We should surely be adapting minor books by major writers; fine, neglected books from second-string writers as they slip out of the canon; or outright bad books from writers who were never quite in the canon in the first place. The current rule seems to be that trashy books by living writers make Hollywood movies, and that famously outstanding books by famously dead writers make big-ticket TV adaptations. (Game of Thrones we leave to one side as being something else altogether.)
I canvassed bookish friends on social media briefly while writing this, and can report as a finger to the wind that there’s considerable enthusiasm for Elizabeth Taylor, Henry Green, Ronald Firbank, George Gissing, Somerset Maugham, Fanny Burney, Naguib Mahfouz, Patrick Hamilton, Honoré de Balzac, Emile Zola, Wilkie Collins, Simon Raven, Arnold Bennett and Joseph Roth (you could chuck in Roth’s frenemy Stefan Zweig while you were at it — snoots may sniff at his prose but that’s by the by when it comes to the telly). Why not Saki’s Clovis stories? G.K. Chesterton’s The Man Who Was Thursday is quite as strange and intriguing as you could want from a surrealist spy movie. More recently the Johnny Depp movie of Kyril Bonfiglioli’s Mortdecai novels seemed to be a criminally wasted opportunity. Michael Moorcock’s back catalogue is bursting at the seams, as are those of 1970s writers in eclipse such as Anthony Burgess, John Fowles and Robertson Davies.
From across the pond I would like to see new versions of Nathanael West and Damon Runyon on screen. Or James Baldwin and Ralph Ellison. And hell, how about an Upton Sinclair novel or two narrated (now he has time on his hands) by Bernie Sanders?
On the trashier end, I would love to see some old-style Gothic nonsense given an outing — The Monk or The Castle of Otranto or even (though this might be a bit too trippy) Vathek. And — given the success of True Detective — H.P. Lovecraft and Arthur Machen surely deserve another look. In SF, Ray Bradbury and Kurt Vonnegut are ripe for revisiting (not just retreading Farenheit 451 and Slaughterhouse-Five: what about the Cecy stories, or Cat’s Cradle and The Sirens of Titan?); and how awesome, for that matter, would Larry Niven’s Ringworld books look now that CGI could give us his Kzinti and Puppeteers?

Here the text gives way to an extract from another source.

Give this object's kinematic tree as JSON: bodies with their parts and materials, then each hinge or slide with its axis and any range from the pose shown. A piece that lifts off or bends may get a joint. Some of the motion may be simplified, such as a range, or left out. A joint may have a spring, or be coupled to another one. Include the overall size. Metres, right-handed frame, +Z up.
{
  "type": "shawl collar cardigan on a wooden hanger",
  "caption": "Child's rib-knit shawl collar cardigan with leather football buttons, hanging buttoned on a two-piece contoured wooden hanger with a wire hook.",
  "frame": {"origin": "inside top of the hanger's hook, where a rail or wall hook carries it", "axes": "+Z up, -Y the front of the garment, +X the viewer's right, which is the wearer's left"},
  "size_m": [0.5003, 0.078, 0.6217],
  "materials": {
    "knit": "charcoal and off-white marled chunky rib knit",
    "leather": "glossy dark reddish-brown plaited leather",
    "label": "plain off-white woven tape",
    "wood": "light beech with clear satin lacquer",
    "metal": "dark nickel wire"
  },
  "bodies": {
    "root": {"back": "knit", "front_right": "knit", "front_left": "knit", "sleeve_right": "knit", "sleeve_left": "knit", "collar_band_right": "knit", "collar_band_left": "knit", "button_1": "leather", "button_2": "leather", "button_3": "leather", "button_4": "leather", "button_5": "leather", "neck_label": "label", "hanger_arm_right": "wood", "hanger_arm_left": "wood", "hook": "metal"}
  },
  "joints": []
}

And in crime? Couldn’t we take a break from the conveyor belt of slice-and-dice-on-the-slab merchants to investigate Jim Thompson (beyond the decent, if sanitised, film of The Grifters a good while back), Ed McBain or John D. MacDonald — to say nothing of the less celebrated pulp writers being rediscovered by smart small presses such as Pushkin and No Exit?

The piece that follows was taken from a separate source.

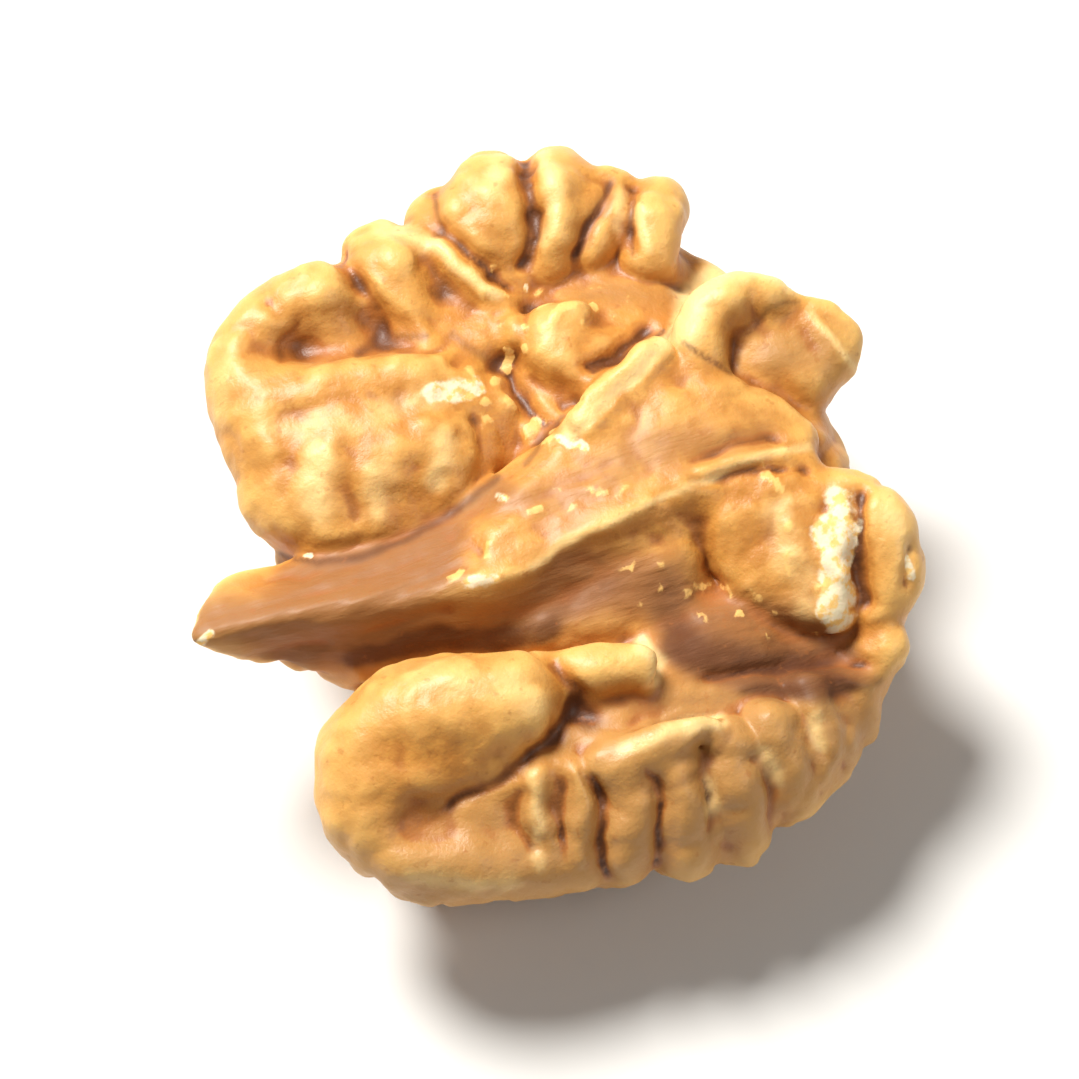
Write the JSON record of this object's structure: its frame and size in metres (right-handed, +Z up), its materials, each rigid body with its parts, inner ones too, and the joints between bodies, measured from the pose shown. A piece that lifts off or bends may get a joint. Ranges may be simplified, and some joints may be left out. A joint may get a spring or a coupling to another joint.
{
  "type": "walnut kernel half",
  "caption": "Shelled walnut kernel half with lumpy, folded lobes on either side of a raised central tongue and a rounded back that it rests on.",
  "frame": {"origin": "centre of the base of the kernel's box, at the level of the table it rests on", "axes": "+X from the tongue's free tip towards its root, +Y across the two lobes, +Z up out of the inner face"},
  "size_m": [0.0298, 0.032, 0.013],
  "materials": {
    "kernel_skin": "thin, waxy golden-tan seed skin, satin, browner in the creases, with a few cream chips where the skin has rubbed off"
  },
  "bodies": {
    "root": {"walnut_kernel_half": "kernel_skin"}
  },
  "joints": []
}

I should resist the temptation, though it is a strong one, to make this article a bare list of suggestions. My point is simply that by playing so safe — as I suppose they see it — our major broadcasters are not only gypping the general public: they are gypping themselves. The secondhand bookshop is a cornucopia of television that could be surprising, exciting, nourishing for screenwriters and every bit as visually impressive as anything in the front row of the 19th-century canon.
Television adaptation is a superb way of opening up literary history to the reading public in all its many-splendoured diversity. It just takes a little imagination and curiosity. And, rather than promoting a staid, restrictive and self-perpetuating idea of the canon as a metalled road down which a small handful of stately carriages proceed, it could open people’s eyes to what’s going on in the undergrowth. Where was Richard Yates with the reading public before someone took a punt on Revolutionary Road?
As I say, canvassing the bookish reveals considerable enthusiasm to see any number of neglected writers on the small screen. In fact, there’s considerable enthusiasm, tout court, for no more bloody Jane Austen.